The U.S. manufacturing outlook is particularly favorable given that the ISM new orders sub-index has risen by +6.0 points over the last two months to 63.5, which is just -1.6 points below the 8-year high of 65.1 posted in February. The strength in the new orders sub-index indicates that manufacturing executives are seeing a strong pipeline of orders, which is a positive leading indicator for the manufacturing sector as a whole.

Meanwhile, today’s final-July Markit U.S. manufacturing PMI index is expected to be revised slightly lower by -0.1 point to 53.1, which would still leave the final-July index up by +1.1 points from June.

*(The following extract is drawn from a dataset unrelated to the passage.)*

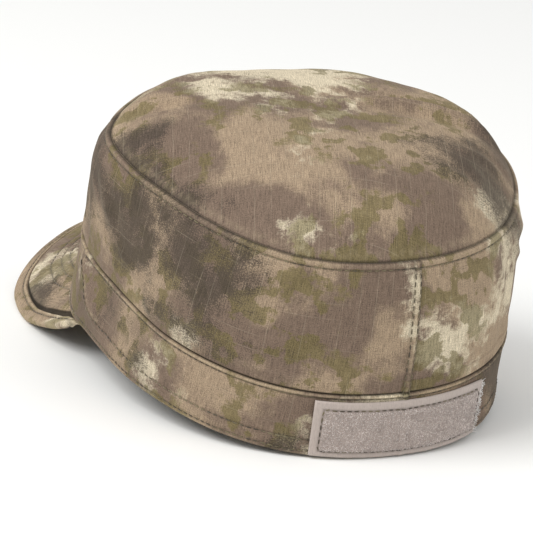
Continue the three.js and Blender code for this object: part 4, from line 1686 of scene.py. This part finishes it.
@dataclass(frozen=True)
class PrintedCloth:
    """Printed ripstop cotton twill: a generic camouflage over a weave, in real millimetres.

    Each cloth piece is cut from its own place of the print, so place and turn differ.
    """

    name: str
    place: Place
    turn: float = 0.0
    weave_turn: float = 0.0
    grid: float = 6.2
    roughness: float = 0.9

    def tones(self, board: NodeBoard, cloth: Socket) -> Socket:
        """The print's colours.

        Args:
            board: the material's nodes.
            cloth: coordinates in millimetres over the flat cloth.

        Returns:
            The colour.
        """
        spot = board.mapped(cloth, self.place, self.turn)
        ragged = board.maths("SUBTRACT", board.noise(spot, 12, 7, 0.72), 0.5)
        stipple = board.maths("SUBTRACT", board.noise(spot, 0.55, 1, 0.5), 0.5)

        def patches(
            shift: float, size: float, low: float, high: float, torn: float, dotted: float
        ) -> Socket:
            """One ink's patches.

            Args:
                shift: where on the noise they lie.
                size: their size in millimetres.
                low: the noise at their edge.
                high: the noise where they are full.
                torn: how ragged their edge is.
                dotted: how far it breaks into dots.

            Returns:
                How much of the ink lies at each place.
            """
            moved = board.mapped(spot, (shift, shift * 0.7, 0))
            torn_by = board.maths("MULTIPLY", ragged, torn)
            edge = board.maths("ADD", torn_by, board.maths("MULTIPLY", stipple, dotted))
            return board.step(board.maths("ADD", board.noise(moved, size, 2, 0.5), edge), low, high)

        soft = patches(0, 46, 0.43, 0.57, 0.42, 0.06)
        colour = board.mix(soft, linear(PrintTone.TAUPE.value), linear(PrintTone.TAN.value))
        sand = board.maths("MULTIPLY", patches(310, 74, 0.54, 0.625, 0.46, 0.03), 0.94)
        colour = board.mix(sand, colour, linear(PrintTone.SAND.value))
        spots = patches(620, 13, 0.5, 0.54, 0.72, 0.05)
        olive = board.maths("MULTIPLY", spots, patches(910, 58, 0.46, 0.53, 0.6, 0.05))
        colour = board.mix(board.maths("MULTIPLY", olive, 0.68), colour, linear(PrintTone.OLIVE.value))
        dark = board.maths("MULTIPLY", patches(1230, 78, 0.54, 0.64, 0.34, 0.2), 0.9)
        return board.mix(dark, colour, linear(PrintTone.DARK.value))

    def threads(self, board: NodeBoard, cloth: Socket) -> tuple[Socket, Socket, Socket]:
        """The ripstop grid and the streaks of single threads.

        Args:
            board: the material's nodes.
            cloth: coordinates in millimetres over the flat cloth.

        Returns:
            How much of the grid, how pale the streaks and how high the weave stands.
        """
        woven = board.mapped(cloth, (0, 0, 0), self.weave_turn)
        parts = board.add("ShaderNodeSeparateXYZ", {0: woven}).outputs
        lines = []
        for axis, long_way, faint in ((0, (1, 0.05, 1), 0.38), (1, (0.05, 1, 1), 0.5)):
            away = board.maths("PINGPONG", parts[axis], self.grid / 2)
            line = board.step(away, 0.2, 0.06)
            along = board.noise(board.mapped(woven, (17, 5, 0), 0, long_way), 1.4, 1)
            lines.append(board.maths("MULTIPLY", line, board.step(along, faint, faint + 0.22)))
        grid = board.maths("MAXIMUM", *lines)
        # Real threads are 0.25 mm wide; they are drawn at about 0.4 mm, so that they show.
        warp = board.noise(board.mapped(woven, (0, 0, 0), 0, (1, 0.07, 1)), 0.4, 2, 0.6)
        weft = board.noise(board.mapped(woven, (40, 9, 0), 0, (0.12, 1, 1)), 0.4, 2, 0.6)
        grain = board.noise(woven, 0.42, 1, 0.5)
        streaks = board.maths("ADD", board.maths("ADD", warp, board.maths("MULTIPLY", weft, 0.45)), grain)
        return grid, streaks, board.maths("ADD", warp, weft)

    def build(self) -> bpy.types.Material:
        """Makes the material.

        Returns:
            The material.
        """
        material = bpy.data.materials.new(self.name)
        material.use_nodes = True
        board = NodeBoard(material.node_tree)
        cloth = board.add("ShaderNodeUVMap", uv_map="cloth").outputs[0]
        shade, wear, reverse = (
            board.add("ShaderNodeAttribute", attribute_name=name).outputs["Fac"]
            for name in ("shade", "wear", "reverse")
        )
        grid, streaks, weave = self.threads(board, cloth)
        unprinted = board.maths("MULTIPLY", reverse, 0.8)
        colour = board.mix(unprinted, self.tones(board, cloth), linear(PrintTone.REVERSE.value))
        inputs = {"Value": streaks, "From Min": 0.8, "From Max": 1.65, "To Min": 0.4, "To Max": 1.6}
        tone = board.add("ShaderNodeMapRange", inputs).outputs[0]
        grey = board.add("ShaderNodeCombineColor", {0: tone, 1: tone, 2: tone}).outputs[0]
        colour = board.mix(1.0, colour, grey, "MULTIPLY")
        colour = board.mix(board.maths("MULTIPLY", grid, 0.15), colour, linear("#cabda4"))
        rubbed = board.maths("MULTIPLY", wear, board.step(board.noise(cloth, 2.2, 2), 0.3, 0.7))
        colour = board.mix(board.maths("MULTIPLY", rubbed, 0.42), colour, linear("#c3b292"))
        # Painted shade: deep in seams and grooves the colour is mixed towards near-black.
        painted_shade = board.maths("SUBTRACT", 1.0, shade)
        colour = board.mix(board.maths("MULTIPLY", painted_shade, 0.9), colour, linear("#17130d"))
        crumple = board.noise(cloth, 5.5, 3, 0.6)
        woven, lined = board.maths("MULTIPLY", weave, 0.05), board.maths("MULTIPLY", grid, 0.06)
        height = board.maths("ADD", woven, lined)
        height = board.maths("ADD", height, board.maths("MULTIPLY", crumple, 0.35))
        inputs = {"Height": height, "Distance": MM, "Strength": 0.9}
        bump = board.add("ShaderNodeBump", inputs).outputs[0]

        # Washed cotton is matt, with a faint bloom of loose fibres where it turns away.
        shader = board.add(
            "ShaderNodeBsdfPrincipled",
            {
                "Base Color": colour,
                "Roughness": self.roughness,
                "Specular IOR Level": 0.25,
                "Sheen Weight": 0.14,
                "Sheen Roughness": 0.5,
                "Sheen Tint": linear("#cbb999"),
                "Normal": bump,
            },
        )
        board.add("ShaderNodeOutputMaterial", {"Surface": shader.outputs[0]})
        return material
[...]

U.S. vehicle sales expected to show a mild rebound from 2-3/4 year low — The market consensus is for today’s June total vehicle sales report to improve to 16.80 million from June’s 2-3/4 year low of 16.41 million units. Vehicle sales have plunged this year from the 12-year high of 18.29 million units posted in December 2016 to May’s 2-3/4 year low of 16.41 million units.

The bad news is that truck sales have joined auto sales in moving lower. The surge in truck sales in the past several years was the only factor supporting vehicle sales as a whole since auto sales have been falling for the last 1-1/2 years. Auto sales in May in fact fell to a new 6-1/4 year low of 5.68 million units.

Vehicle sales this year have been hurt by (1) cautious consumer spending in general, (2) high ticket prices for new vehicles, and (3) tighter auto credit due to rising bank losses in sub-prime auto loans.